Жить с ней вместе ни один из детей не может, одна она тоже существовать не в состоянии, потому что больна и стара. Сиделки дольше месяца с ней не выдерживали – дама бывает весьма агрессивной, не то, что сейчас.

Даша вспомнила про «сейчас» и представила себе Ирину Федотовну в «весьма агрессивном» настроении.

– Что вы ежитесь, голубушка? – заботливо спросил Боровицкий. – Замерзли?

– Нет-нет, – помотала головой Даша. – Я просто так.

– Ну так вот… Собственно, дети ее решили, что другого варианта нет, и отдали мамочку в «Прибрежный». И теперь Ирина Федотовна их ненавидит, потому что она ради них отказалась от всего, а они на старости лет ей отплатили злом. А дети ее ненавидят, потому что при каждом их визите она напоминает, что они неблагодарные детдомовские свиньи, и пусть бы лучше они тысячу раз утонули в море, а ее родной мальчик остался жив. От всех подарков, что дети ей привозят, она оскорбляется, потому что ждет от них совершенно другого. И они стараются уехать по возможности быстрее, так как выносить ее долго, уверяю вас, совершенно невозможно.

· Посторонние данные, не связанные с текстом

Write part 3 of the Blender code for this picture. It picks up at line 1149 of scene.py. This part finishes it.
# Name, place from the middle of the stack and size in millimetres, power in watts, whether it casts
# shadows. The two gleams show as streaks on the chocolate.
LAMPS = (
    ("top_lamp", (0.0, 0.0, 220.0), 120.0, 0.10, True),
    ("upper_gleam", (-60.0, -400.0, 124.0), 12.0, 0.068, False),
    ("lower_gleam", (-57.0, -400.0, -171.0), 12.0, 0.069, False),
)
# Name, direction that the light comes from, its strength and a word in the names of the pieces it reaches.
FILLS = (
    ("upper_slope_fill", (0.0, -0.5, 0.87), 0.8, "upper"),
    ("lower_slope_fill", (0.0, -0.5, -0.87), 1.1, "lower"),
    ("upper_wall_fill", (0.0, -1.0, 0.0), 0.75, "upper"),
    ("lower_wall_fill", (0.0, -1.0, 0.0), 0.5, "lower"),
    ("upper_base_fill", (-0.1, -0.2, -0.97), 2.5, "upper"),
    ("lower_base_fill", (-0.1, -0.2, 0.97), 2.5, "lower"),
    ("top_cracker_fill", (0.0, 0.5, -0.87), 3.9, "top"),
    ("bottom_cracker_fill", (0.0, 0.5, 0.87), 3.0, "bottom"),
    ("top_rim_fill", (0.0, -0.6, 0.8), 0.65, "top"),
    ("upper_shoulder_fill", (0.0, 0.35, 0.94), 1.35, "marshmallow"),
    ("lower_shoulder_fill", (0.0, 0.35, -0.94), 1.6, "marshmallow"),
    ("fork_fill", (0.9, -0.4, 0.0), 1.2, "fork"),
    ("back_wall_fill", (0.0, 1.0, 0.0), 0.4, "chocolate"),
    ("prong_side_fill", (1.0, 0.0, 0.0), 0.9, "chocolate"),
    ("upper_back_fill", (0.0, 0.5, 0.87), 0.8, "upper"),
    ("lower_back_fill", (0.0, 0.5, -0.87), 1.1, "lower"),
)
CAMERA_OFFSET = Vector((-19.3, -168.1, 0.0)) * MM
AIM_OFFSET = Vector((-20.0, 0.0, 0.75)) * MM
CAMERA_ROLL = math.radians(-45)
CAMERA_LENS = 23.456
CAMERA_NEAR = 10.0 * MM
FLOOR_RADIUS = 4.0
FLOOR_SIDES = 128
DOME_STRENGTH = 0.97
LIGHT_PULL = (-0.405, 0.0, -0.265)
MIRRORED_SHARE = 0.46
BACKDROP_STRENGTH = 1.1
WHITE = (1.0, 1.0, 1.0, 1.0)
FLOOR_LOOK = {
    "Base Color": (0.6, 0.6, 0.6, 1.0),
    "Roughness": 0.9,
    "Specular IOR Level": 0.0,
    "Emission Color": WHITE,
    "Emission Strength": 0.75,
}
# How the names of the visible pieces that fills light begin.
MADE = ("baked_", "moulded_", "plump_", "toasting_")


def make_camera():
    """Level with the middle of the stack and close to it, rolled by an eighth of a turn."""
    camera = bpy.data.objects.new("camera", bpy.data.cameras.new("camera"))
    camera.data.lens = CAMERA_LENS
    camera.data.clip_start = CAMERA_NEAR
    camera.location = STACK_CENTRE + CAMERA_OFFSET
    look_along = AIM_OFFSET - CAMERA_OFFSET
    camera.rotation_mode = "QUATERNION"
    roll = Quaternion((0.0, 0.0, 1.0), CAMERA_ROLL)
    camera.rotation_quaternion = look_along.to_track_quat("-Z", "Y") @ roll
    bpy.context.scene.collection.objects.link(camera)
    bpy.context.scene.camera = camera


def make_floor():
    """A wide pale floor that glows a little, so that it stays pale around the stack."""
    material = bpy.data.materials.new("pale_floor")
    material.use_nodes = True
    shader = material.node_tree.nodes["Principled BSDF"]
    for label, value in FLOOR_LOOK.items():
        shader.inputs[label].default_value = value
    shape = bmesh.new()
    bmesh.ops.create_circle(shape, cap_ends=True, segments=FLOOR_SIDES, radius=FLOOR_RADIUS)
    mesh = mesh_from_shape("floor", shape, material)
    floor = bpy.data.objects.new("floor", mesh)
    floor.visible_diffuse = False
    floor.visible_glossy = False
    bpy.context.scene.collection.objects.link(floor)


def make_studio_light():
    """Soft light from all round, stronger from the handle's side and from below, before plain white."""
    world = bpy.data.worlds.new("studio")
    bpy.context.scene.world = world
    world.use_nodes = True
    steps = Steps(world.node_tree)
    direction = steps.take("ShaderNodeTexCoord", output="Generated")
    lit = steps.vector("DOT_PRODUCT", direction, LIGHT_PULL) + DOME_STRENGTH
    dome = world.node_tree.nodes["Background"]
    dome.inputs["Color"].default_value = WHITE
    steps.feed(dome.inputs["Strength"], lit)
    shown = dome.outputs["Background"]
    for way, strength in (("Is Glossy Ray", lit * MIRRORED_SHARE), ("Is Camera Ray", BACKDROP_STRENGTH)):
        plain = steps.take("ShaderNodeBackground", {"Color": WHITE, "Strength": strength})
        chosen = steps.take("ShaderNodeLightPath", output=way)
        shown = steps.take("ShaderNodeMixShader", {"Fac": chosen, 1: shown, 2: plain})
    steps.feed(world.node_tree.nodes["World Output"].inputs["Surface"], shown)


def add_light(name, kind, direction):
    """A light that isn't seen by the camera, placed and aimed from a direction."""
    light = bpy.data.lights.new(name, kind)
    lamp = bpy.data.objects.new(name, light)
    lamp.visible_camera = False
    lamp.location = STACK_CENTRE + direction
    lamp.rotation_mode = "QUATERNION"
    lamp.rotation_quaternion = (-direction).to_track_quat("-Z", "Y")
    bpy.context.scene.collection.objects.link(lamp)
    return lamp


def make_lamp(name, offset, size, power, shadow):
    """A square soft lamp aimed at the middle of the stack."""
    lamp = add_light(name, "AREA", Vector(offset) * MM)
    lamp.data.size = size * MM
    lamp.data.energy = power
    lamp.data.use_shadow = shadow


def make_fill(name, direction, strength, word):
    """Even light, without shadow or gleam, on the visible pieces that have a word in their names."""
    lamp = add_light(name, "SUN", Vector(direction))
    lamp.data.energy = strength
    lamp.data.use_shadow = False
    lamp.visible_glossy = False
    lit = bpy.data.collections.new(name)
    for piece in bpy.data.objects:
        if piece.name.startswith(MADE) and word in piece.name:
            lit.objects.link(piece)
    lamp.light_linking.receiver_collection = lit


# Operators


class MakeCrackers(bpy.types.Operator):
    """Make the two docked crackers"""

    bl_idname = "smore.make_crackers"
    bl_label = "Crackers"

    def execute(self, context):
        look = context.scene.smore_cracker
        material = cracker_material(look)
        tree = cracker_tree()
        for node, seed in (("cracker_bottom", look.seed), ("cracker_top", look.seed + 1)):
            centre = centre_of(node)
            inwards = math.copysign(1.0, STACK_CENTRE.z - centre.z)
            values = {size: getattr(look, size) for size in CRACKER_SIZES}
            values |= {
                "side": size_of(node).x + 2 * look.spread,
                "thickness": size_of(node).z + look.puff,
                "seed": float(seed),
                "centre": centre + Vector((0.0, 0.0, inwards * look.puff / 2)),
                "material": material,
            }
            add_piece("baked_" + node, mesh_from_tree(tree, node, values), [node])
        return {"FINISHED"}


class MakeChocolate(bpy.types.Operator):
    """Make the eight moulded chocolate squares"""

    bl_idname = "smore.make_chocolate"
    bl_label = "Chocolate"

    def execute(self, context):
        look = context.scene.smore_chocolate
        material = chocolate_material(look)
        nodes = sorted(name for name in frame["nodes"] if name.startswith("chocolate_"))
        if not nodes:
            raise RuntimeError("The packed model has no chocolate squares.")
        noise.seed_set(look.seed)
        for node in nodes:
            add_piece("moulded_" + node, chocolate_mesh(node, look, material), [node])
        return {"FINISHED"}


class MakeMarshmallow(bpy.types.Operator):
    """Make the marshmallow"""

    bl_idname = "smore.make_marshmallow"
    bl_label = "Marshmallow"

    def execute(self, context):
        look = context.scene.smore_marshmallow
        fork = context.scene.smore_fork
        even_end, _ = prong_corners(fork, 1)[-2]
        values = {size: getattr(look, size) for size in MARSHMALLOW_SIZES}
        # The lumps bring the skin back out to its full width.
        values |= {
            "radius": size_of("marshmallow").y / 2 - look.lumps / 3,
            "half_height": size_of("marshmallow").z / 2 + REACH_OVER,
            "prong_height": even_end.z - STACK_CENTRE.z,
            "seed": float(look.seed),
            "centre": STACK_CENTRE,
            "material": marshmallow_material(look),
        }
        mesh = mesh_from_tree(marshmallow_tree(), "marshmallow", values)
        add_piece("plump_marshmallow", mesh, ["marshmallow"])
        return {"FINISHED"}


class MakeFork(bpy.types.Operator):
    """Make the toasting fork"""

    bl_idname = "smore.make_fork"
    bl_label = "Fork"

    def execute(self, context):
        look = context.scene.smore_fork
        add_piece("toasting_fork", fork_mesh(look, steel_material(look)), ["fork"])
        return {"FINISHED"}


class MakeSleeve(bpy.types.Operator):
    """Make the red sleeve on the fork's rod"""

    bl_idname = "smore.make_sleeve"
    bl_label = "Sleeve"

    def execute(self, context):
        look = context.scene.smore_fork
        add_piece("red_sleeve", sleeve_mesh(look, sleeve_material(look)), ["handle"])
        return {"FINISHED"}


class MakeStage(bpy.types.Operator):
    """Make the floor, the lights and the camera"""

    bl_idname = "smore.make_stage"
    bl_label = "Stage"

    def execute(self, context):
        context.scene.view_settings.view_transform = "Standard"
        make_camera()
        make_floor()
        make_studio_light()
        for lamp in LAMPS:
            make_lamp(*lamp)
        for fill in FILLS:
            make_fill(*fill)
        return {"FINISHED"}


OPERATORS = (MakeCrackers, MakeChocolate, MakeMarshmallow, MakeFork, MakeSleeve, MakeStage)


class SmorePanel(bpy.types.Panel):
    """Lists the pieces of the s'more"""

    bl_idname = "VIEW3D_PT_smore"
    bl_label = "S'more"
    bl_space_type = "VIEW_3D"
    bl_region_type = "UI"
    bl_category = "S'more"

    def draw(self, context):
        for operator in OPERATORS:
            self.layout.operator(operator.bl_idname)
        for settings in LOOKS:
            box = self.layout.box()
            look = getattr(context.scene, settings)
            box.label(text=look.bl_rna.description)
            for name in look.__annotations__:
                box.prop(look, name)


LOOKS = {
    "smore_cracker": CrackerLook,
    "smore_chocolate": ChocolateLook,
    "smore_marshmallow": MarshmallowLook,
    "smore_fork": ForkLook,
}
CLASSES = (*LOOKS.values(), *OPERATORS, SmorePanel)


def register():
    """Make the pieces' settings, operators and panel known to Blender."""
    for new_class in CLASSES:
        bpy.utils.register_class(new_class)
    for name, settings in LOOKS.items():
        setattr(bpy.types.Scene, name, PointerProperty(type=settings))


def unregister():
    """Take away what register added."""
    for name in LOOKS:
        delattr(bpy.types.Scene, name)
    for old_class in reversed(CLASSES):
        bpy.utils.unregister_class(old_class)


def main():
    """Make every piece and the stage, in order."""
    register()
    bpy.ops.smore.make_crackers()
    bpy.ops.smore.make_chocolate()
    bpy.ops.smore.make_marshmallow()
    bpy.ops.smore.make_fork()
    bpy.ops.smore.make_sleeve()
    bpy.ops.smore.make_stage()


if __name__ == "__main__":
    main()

– Я могу их понять, – тихо сказала Даша. – И ее тоже.

– Так вот это и есть самое печальное, – грустно произнес Боровицкий, поднимаясь со скамейки и протягивая ей руку. – Что всех можно понять. Всех можно понять…

Главный врач пансионата стоял у раскрытого окна и смотрел на странную пару, идущую по дорожке в сторону пруда, – высокого элегантного седого старика с белыми усами и молодую женщину, тоже худую и светловолосую. Их легко было принять за отца и дочь, но главный врач знал, что никакой дочери у Боровицкого нет. Интересно, кто же она такая? И доктор точно знал, что интересно не ему одному.

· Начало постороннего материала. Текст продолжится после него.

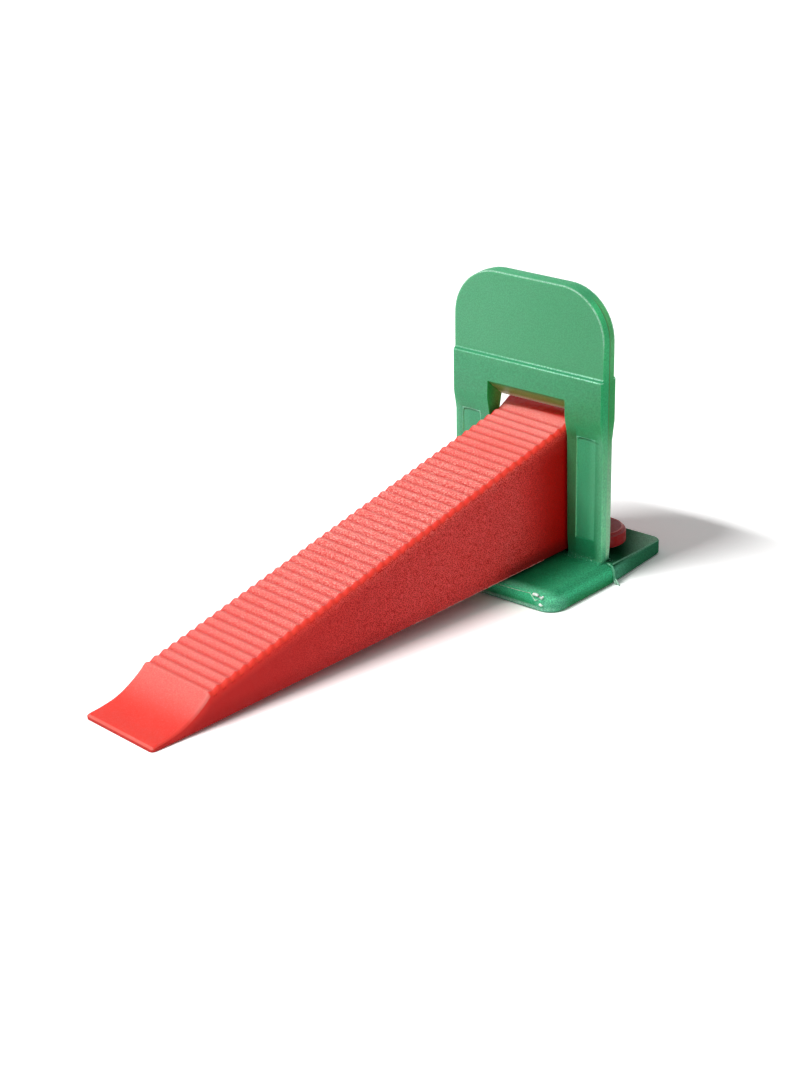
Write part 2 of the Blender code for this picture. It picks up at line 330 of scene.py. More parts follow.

# Greens of the upright, from the plate up, darker toward the plate partly with painted shade where
# the wedge and plate shade the foot: a coat is (share, shade), a stop (start, end, shade)
SHADED_ROOT_GREEN = (0.016, 0.245, 0.110)
UPRIGHT_GREENS = (
    (5.0, 10.0, (0.030, 0.295, 0.138)),
    (10.0, 16.0, (0.050, 0.350, 0.172)),
    (16.0, 22.0, (0.060, 0.390, 0.192)),
    (24.2, 25.4, (0.047, 0.385, 0.165)),
    (27.4, 29.0, (0.060, 0.390, 0.180)),
    (33.0, 36.5, (0.088, 0.425, 0.205)))
# painted shade toward the right, away from the lamp
PAINTED_RIGHT_SHADE = (0.70, 0.87, 0.79)
PANEL_COAT = (0.4, (0.07, 0.47, 0.235))
PANEL_BORDER_COAT = (0.35, (0.14, 0.66, 0.36))
PANEL_EDGE_SHARE = 0.8
PANEL_EDGE_LIGHT = (0.17, 0.70, 0.40)
LEFT_PANEL_EDGE_LIGHT = (0.34, 0.89, 0.59)
OUTER_HALF_COAT = (0.3, (0.16, 0.62, 0.34))
LEG_EDGE_COAT = (0.6, (0.16, 0.59, 0.32))
PAINTED_WEDGE_RED_LIGHT = (1.0, 0.62, 0.5)
ROOT_SPECKLE_COAT = (0.6, (0.25, 0.62, 0.42))

# Greens of its side faces, before and behind the parting line: painted shaded and lit copies,
# changing with height
SHADED_NEAR_FLANK = (0.10, 0.54, 0.27)
SHADED_NEAR_FLANK_GREENS = (
    (4.0, 8.0, (0.27, 0.80, 0.44)),
    (10.0, 20.0, (0.21, 0.68, 0.35)),
    (20.0, 30.0, (0.045, 0.53, 0.20)),
    (33.0, 38.0, (0.08, 0.64, 0.25)))
LIT_FAR_FLANK = (0.36, 0.80, 0.46)
LIT_FAR_FLANK_GREENS = (
    (12.0, 20.0, (0.28, 0.64, 0.36)),
    (20.0, 28.0, (0.045, 0.43, 0.115)),
    (33.0, 38.0, (0.13, 0.58, 0.21)))
PARTING_COAT = (0.6, (0.13, 0.08, 0.03))

# Greens of the window, the ledge and the head's outline, with painted bounce light, glow, shade and
# highlights
WINDOW_WALL = (0.03, 0.50, 0.12)
WINDOW_WALL_RED_BOUNCE = ((-1.5, 1.5, (0.15, 0.50, 0.09)),)
LINTEL_SHARE = 0.95
LINTEL_SHADE = (0.05, 0.36, 0.11)
LINTEL_GLOW = ((-1.9, -0.6, (0.20, 0.42, 0.10)), (0.5, 2.0, (0.85, 0.95, 0.65)))
LEDGE_SHADE_COAT = (0.6, (0.03, 0.25, 0.11))
LEDGE_HIGHLIGHT = (0.42, 0.88, 0.64)
OUTLINE_HIGHLIGHT = (0.5, (0.60, 0.95, 0.75))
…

Другой человек тоже смотрел на женщину и старика, прислушиваясь к своим внутренним голосам. «Ты понимаешь, что нужно сделать это как можно скорее?» – спрашивал один голос. «Понимаю, понимаю», – соглашался второй. «Потом может быть слишком поздно, и даже, может быть, поздно уже сейчас, иначе зачем бы они пришли вместе?» – настаивал первый голос. «Ты не беспокойся, – мягко говорил второй, – мы все успеем».

И человек знал, что он действительно успеет. В первый раз было сложно – приходилось все тщательно продумывать, выстраивать, готовиться… Да, а еще терпеть, терпеть долгое время, терпеть мучительно, хотя вообще-то терпения у него было в избытке. Ему припомнилось, как он стоял, затаив дыхание, на лестничной клетке и ждал, когда выйдет жертва. И как двумя минутами позже он прислушивался к отчаянному, дикому крику того, другого, раскачивающегося над разбитым, изуродованным от удара телом.

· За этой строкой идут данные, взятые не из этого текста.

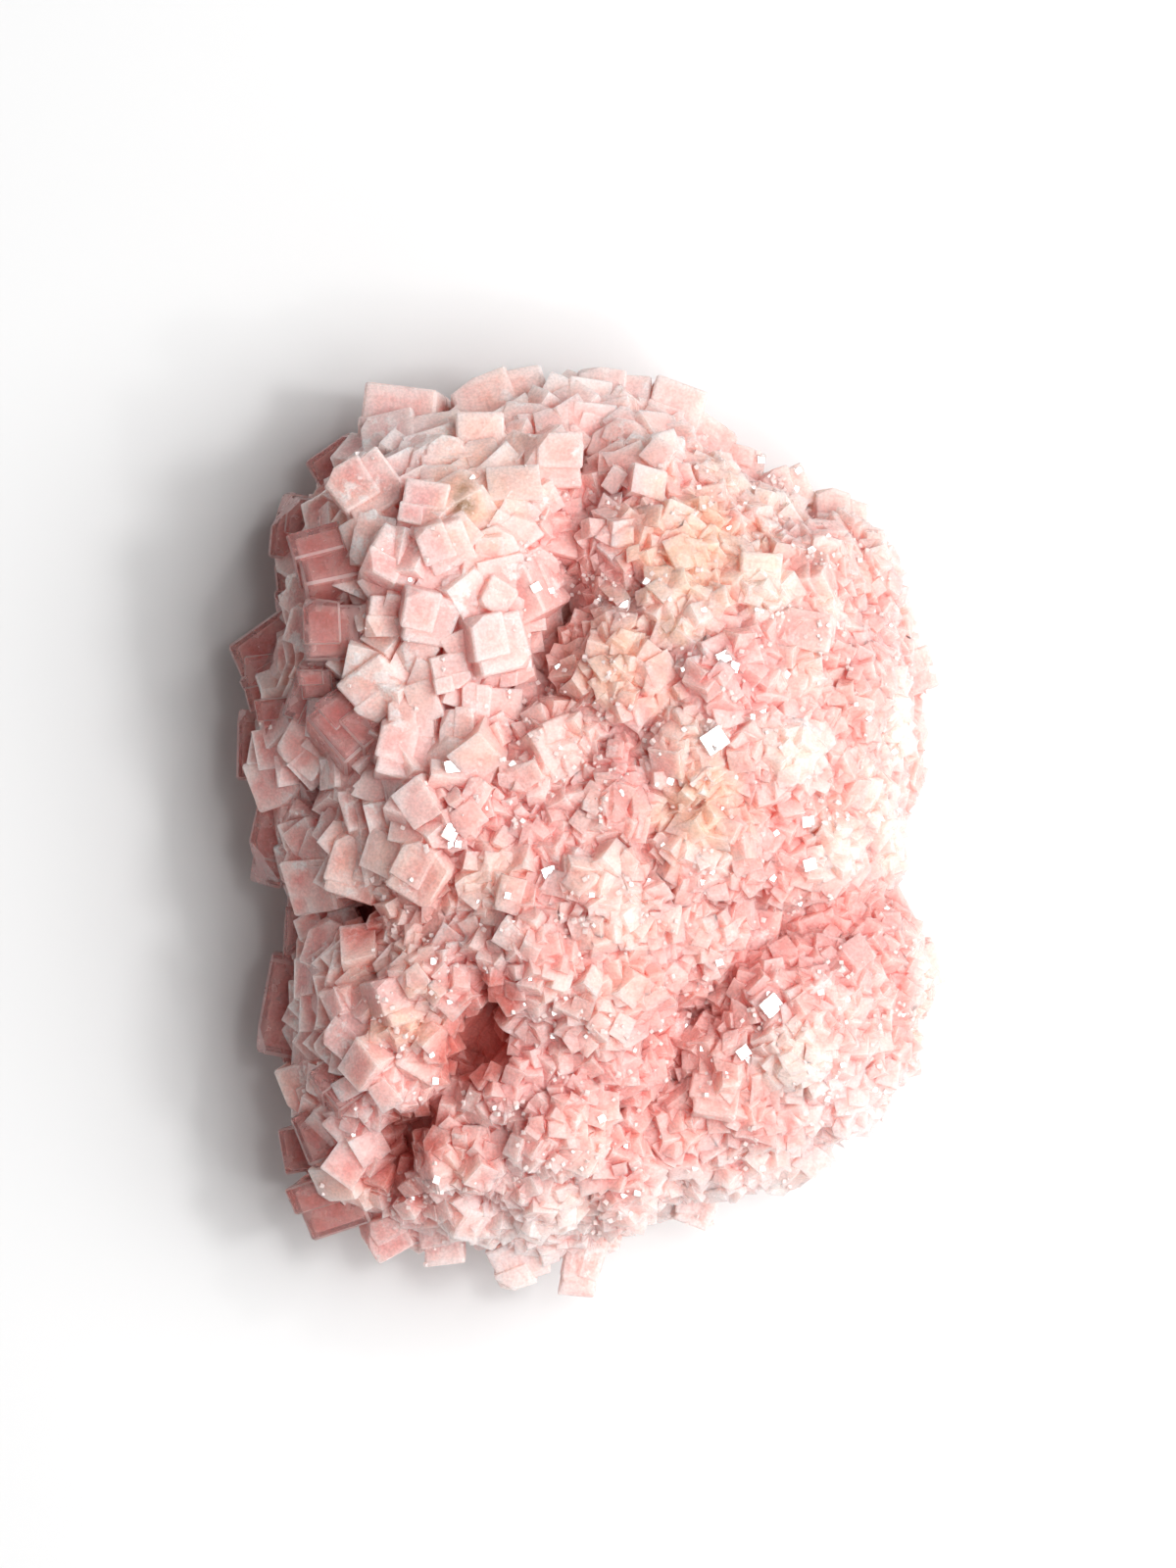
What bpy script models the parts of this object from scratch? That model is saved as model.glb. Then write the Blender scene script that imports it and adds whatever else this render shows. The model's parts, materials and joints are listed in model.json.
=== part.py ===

Но миг его торжества был не тогда, вовсе нет. Миг его торжества настал в тот момент, когда, сидя на жестком стуле в зале суда и глядя на такое знакомое лицо, он услышал слова: «Это я ее убил. Я».

Сейчас не будет такого торжества – но не будет и такой подготовки. Она не понадобится, поскольку жертва пришла сама. «И останется здесь», – сказал голос. Правда, человек не разобрал, который именно. В конце концов, неважно. Главное, что голос был прав.

– А кто там, у окна? – покосилась Даша в сторону пансионата. – Там какой-то мужчина стоит и смотрит, по-моему, на нас. Может быть, ему не нравится, что чужие на территории?

– Нет-нет, Дарья Андреевна, – успокоил ее Боровицкий. – Это, должно быть, местный врач… Вот с именем его у меня всегда случается дурацкая оказия: я его путаю.

– Оно сложное?

– Наоборот, слишком простое, – раздраженно махнул рукой Петр Васильевич.